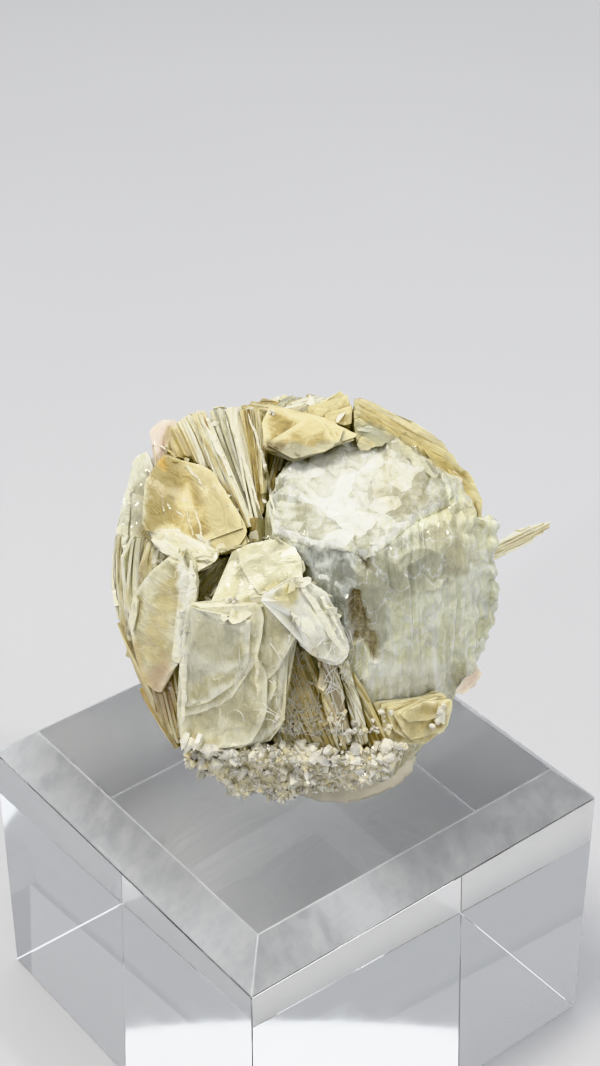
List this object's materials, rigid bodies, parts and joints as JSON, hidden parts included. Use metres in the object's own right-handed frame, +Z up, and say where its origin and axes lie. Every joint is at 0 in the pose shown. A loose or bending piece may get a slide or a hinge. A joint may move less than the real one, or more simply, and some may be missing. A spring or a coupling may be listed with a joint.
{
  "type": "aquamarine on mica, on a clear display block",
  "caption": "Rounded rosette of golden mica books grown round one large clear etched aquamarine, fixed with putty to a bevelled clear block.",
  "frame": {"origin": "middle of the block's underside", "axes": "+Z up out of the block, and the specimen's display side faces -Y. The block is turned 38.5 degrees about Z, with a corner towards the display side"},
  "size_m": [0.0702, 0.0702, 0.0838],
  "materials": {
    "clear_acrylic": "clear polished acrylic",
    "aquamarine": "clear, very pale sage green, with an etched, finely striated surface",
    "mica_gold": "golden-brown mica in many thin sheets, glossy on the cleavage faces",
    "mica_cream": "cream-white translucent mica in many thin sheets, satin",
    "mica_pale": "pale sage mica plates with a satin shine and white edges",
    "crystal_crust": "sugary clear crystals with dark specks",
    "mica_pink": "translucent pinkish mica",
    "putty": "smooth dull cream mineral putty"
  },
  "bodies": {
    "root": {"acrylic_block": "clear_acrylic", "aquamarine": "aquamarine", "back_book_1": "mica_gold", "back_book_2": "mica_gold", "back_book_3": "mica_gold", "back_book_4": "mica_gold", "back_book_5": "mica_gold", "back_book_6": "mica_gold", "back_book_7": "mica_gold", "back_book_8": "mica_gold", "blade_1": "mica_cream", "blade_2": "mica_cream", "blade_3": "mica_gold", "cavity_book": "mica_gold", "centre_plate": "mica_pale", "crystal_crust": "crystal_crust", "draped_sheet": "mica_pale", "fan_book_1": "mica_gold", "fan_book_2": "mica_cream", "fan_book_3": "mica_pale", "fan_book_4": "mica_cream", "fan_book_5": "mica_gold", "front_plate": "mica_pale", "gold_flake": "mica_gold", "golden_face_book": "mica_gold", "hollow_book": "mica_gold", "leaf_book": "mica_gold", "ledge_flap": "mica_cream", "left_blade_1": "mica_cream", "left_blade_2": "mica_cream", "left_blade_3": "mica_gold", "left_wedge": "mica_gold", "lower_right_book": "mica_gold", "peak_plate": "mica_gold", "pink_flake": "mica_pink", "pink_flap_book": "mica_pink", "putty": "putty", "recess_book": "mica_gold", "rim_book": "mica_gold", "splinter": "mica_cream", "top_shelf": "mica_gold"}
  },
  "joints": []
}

## Given exercise
Word for word, write out all of the data above.

## Correct response
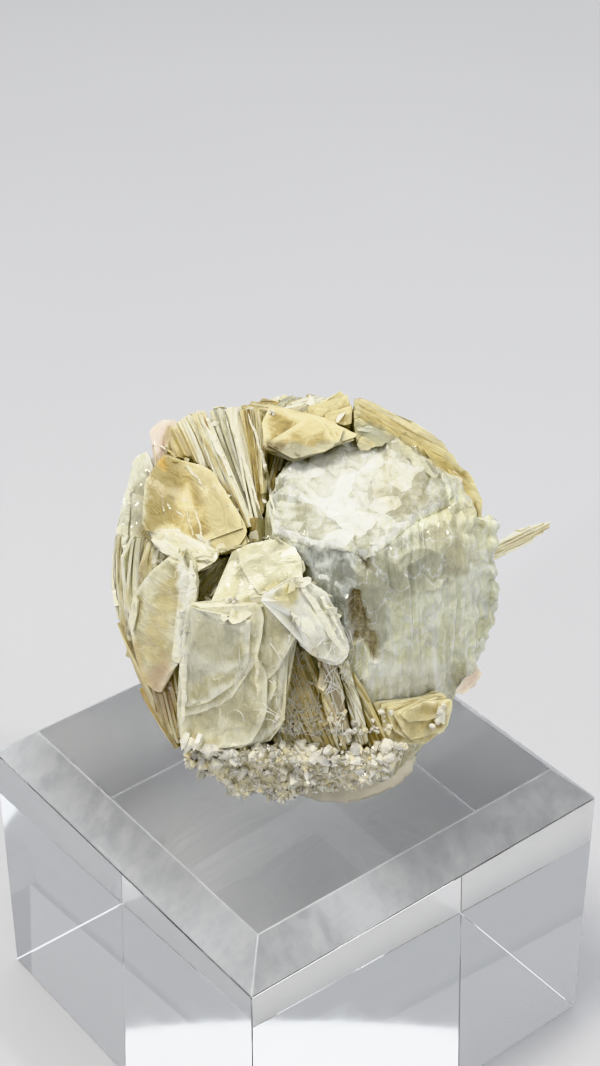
List this object's materials, rigid bodies, parts and joints as JSON, hidden parts included. Use metres in the object's own right-handed frame, +Z up, and say where its origin and axes lie. Every joint is at 0 in the pose shown. A loose or bending piece may get a slide or a hinge. A joint may move less than the real one, or more simply, and some may be missing. A spring or a coupling may be listed with a joint.
{
  "type": "aquamarine on mica, on a clear display block",
  "caption": "Rounded rosette of golden mica books grown round one large clear etched aquamarine, fixed with putty to a bevelled clear block.",
  "frame": {"origin": "middle of the block's underside", "axes": "+Z up out of the block, and the specimen's display side faces -Y. The block is turned 38.5 degrees about Z, with a corner towards the display side"},
  "size_m": [0.0702, 0.0702, 0.0838],
  "materials": {
    "clear_acrylic": "clear polished acrylic",
    "aquamarine": "clear, very pale sage green, with an etched, finely striated surface",
    "mica_gold": "golden-brown mica in many thin sheets, glossy on the cleavage faces",
    "mica_cream": "cream-white translucent mica in many thin sheets, satin",
    "mica_pale": "pale sage mica plates with a satin shine and white edges",
    "crystal_crust": "sugary clear crystals with dark specks",
    "mica_pink": "translucent pinkish mica",
    "putty": "smooth dull cream mineral putty"
  },
  "bodies": {
    "root": {"acrylic_block": "clear_acrylic", "aquamarine": "aquamarine", "back_book_1": "mica_gold", "back_book_2": "mica_gold", "back_book_3": "mica_gold", "back_book_4": "mica_gold", "back_book_5": "mica_gold", "back_book_6": "mica_gold", "back_book_7": "mica_gold", "back_book_8": "mica_gold", "blade_1": "mica_cream", "blade_2": "mica_cream", "blade_3": "mica_gold", "cavity_book": "mica_gold", "centre_plate": "mica_pale", "crystal_crust": "crystal_crust", "draped_sheet": "mica_pale", "fan_book_1": "mica_gold", "fan_book_2": "mica_cream", "fan_book_3": "mica_pale", "fan_book_4": "mica_cream", "fan_book_5": "mica_gold", "front_plate": "mica_pale", "gold_flake": "mica_gold", "golden_face_book": "mica_gold", "hollow_book": "mica_gold", "leaf_book": "mica_gold", "ledge_flap": "mica_cream", "left_blade_1": "mica_cream", "left_blade_2": "mica_cream", "left_blade_3": "mica_gold", "left_wedge": "mica_gold", "lower_right_book": "mica_gold", "peak_plate": "mica_gold", "pink_flake": "mica_pink", "pink_flap_book": "mica_pink", "putty": "putty", "recess_book": "mica_gold", "rim_book": "mica_gold", "splinter": "mica_cream", "top_shelf": "mica_gold"}
  },
  "joints": []
}